Centene Corporation’s Senior Vice President, General Counsel and Corporate Secretary Keith Williamson looks forward to making a positive contribution to St. Louis, and he already is making inroads in his hometown.
“What Centene is doing is working with state governments to make sure that people are getting quality care through Medicaid and related government-funded health care programs,” Williamson said.
“The challenge is to find out how we can serve more people and to give them better access to care but still do it in a very efficient and cost-effective way.”
Centene is a health care management corporation operating health plans in several states, Georgia, Indiana, New Jersey, Ohio, South Carolina, Texas and Wisconsin.
Centene also contracts with other health-care organizations to provide specialty services including behavioral health, disease management, managed vision, nurse triage, and pharmacy benefit management and treatment compliance.
Centene’s second quarter revenues were 727.7 million, a 46.9 percent increase over the same period in 2006. Its quarter-end Medicaid managed care membership was 1.1 million.
Williamson oversaw legalities involved with Centene’s recent and major announcement that its corporate headquarters will move out of Clayton into Downtown St. Louis, in Ballpark Village.
“As general counsel I worked with our CEO (Michael F. Neidorff) and was involved in overseeing our outside counsel who handled the eminent domain litigation and the range of negotiations involved in our headquarters deal,” Williamson said.
Williamson heads three major areas of responsibility for Centene – legal (internal legal department and work with outside law firms), federal and state policy/regulatory issues and compliance.

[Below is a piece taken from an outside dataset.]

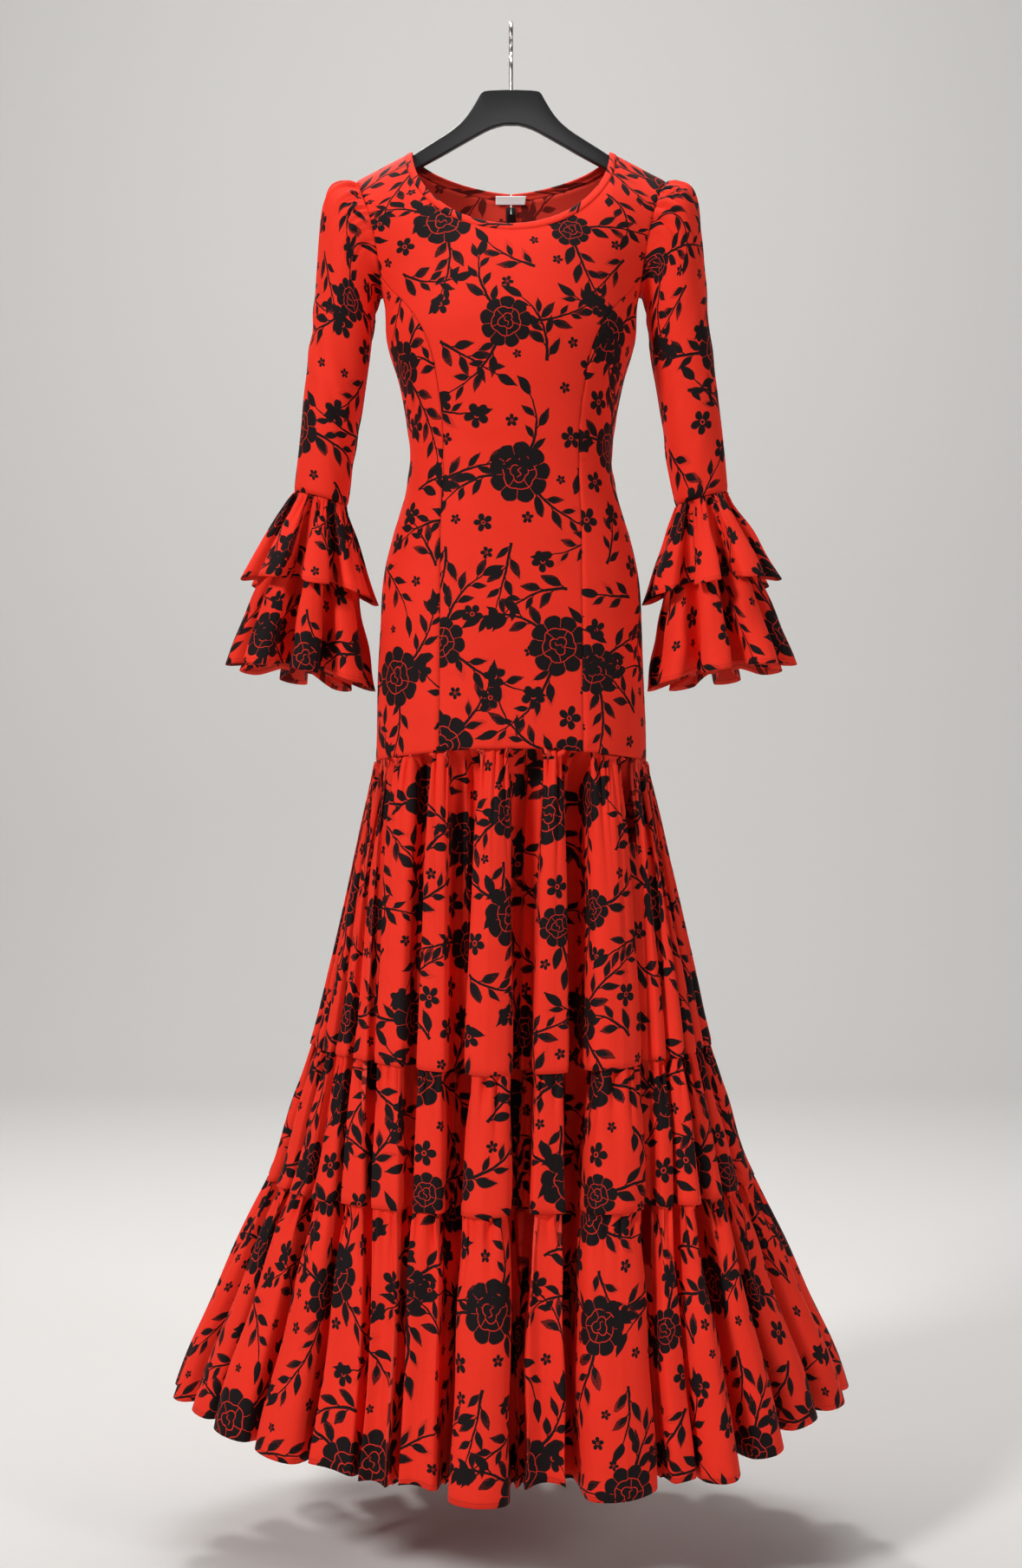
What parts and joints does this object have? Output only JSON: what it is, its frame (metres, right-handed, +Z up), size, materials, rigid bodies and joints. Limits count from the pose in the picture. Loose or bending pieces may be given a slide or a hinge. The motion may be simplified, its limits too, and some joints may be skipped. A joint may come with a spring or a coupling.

“Because it is such a heavily regulated business, we have a number of policies and procedures and people who are involved in making sure that we are complying with the various laws,” said Williamson.
In the Ballpark Village deal, Centene and its partners formed BW Development Group to construct the new facility, named Centene Centre. Construction on the $250 million complex will begin in the spring of 2008. The group is purchasing two blocks in Ballpark Village, on the corner of Broadway and Walnut Street. Phase one of construction will include approximately 700,000 square feet of office space with street-level retail space and 1,450 parking spaces.
The company said the second phase of construction could include up to 550,000 square feet of space, as needed.
Along with the move Downtown is the prospect of creating additional jobs in St. Louis. Centene expects to bring 1,200 jobs into the Downtown area over the next three to five years.
Sensitivity to diversity
Williamson said diversity is a conscious effort at Centene, from membership of its board of directors to its suppliers and front-line employees.
“We try to recruit people who may have been participants in Medicaid and therefore they have an appreciation and sensitivity to the issues faced by that population,” said Williamson.
“We have really worked and partnered with minority-controlled and owned physician groups and companies. There are a couple of cases where we have entered into contracts to get services from minority-owned companies and actually even some cases where we have made investments to some of those companies to help strengthen them as providers to us.”
Williamson helped to create the Minority Corporate Counsel Association in New York, which later grew into a national organization.
“It provided networking opportunities for both in-house counsel and outside law firms and an opportunity to really encourage law firms and corporations to be sensitive to diversity issues,” Williamson said.
“It created a very successful series of programs designed to recognize what was being done in the diversity area in law and to encourage diversity through best practices that were being followed and by providing a forum to share those best practices.”
Williamson attended Thomas Jefferson High School in St. Louis County, which was a small, private boarding school for boys at the time. He followed his older brother’s footsteps in attending Brown University in Providence, Rhode Island, where he earned a degree in economics and sociology.
He earned his M.B.A. and law degree at Harvard University and an LL. M. in taxation from New York University.
Williamson worked in corporate and tax law in Washington, D.C. and in New York. He spent 18 years at Pitney Bowes in Stamford, Connecticut on the legal and business side before joining Centene.
With less than one year back in the Gateway City following a 30-year absence, Williamson already serves on the board of the Mathews-Dickey Boys and Girls Club and is a member of the Mound City Bar Association and the Association of Corporate Counsel.
“It has been great coming back for me,” he said.
“As I have gotten back in the community, going to different churches and other places, people remember my parents, and that really helps me.”
Williamson said his late mother, Elizabeth Williamson, was dean of admissions in the School of Social Work at Washington University and his late father, Irving Williamson, was a St. Louis newspaperman, working as an editor for the Argus, the Mirror and the Sentinel.
He is maintaining family ties to two St. Louis churches connected to his parents – Antioch Baptist Church, where his father was an active member, and Cote Brilliante Presbyterian Church on his mother’s side.
Williamson describes his advice to young African Americans interested in a career in corporate law as both old-fashioned and relevant.
He said, “I would encourage them to follow their heart, find what they are passionate in and commit themselves to working very hard to obtain the skills and experiences to achieve their dreams.”